Morning Light Miscanthus
Good for hot, dry regions, Morning Light Miscanthus sports a billowy texture, soft pink plumes, and silly tassels. It’s also deer resistant, a nice feature for the Midwest where deer thrive.
If you cut the foliage back on Morning Light Miscanthus in late winter, new shoots will sprout in the spring. You can also divide this perennial in the late spring to create more patches of it. It thrives in a well-drained winter site.
Golden Hakone Grass
Sometimes referred to as Golden Japanese Forest Grass, Golden Hakone grass has bright yellow foliage and green stripes stretching 1/2 inch wide. When fall rolls around, the green stripes turn pink and red. Golden Hakone stands out because it tolerates partial shade.

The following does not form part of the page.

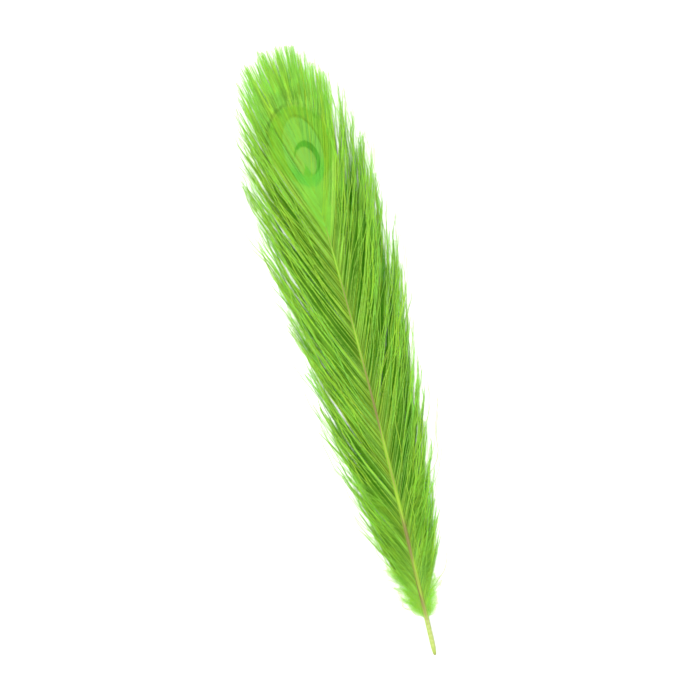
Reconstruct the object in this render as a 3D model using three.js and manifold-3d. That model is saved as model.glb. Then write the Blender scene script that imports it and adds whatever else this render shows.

Plant Golden Hakone in well-drained but moist soil. When you cut the dead leaves back in the fall, late winter, or early spring, you will see new and vibrant growth come summer.
Amur Silver Grass
Known as Silver Banner grass, Amur Silver grass sports silvery-white plumes in late summer. It persists even into winter, making it popular in the Midwest as winters come quickly.
Purple Moor Grass
This short grass has bright yellow-green striped foliage and purple flowers or yellow-and-green flowers in the summer. It stretches and then arches over other plants, making it ideal as a border plant or even ground cover.
Ornamental grasses in general work well in most gardens. Midwest gardeners have limited choices because of their short growing season. But ornamental grasses have changed that.
These hardy plants bunch up and create some fantastic plants. They’re often drought resistant and tolerate full sun well. Many will stretch their growing season into the early parts of winter, gracing gardens with their beauty for months.
These different varieties prove that gardeners have more choices than ever.
Plant Ornamental Grasses For a Splash
Whether you’re looking for blues, purples, blushes, or beige, ornamental grasses will brighten up any garden. You can use it as a border, ground cover, or even a centerpiece. Pick one of these varieties to make a big splash in your garden today.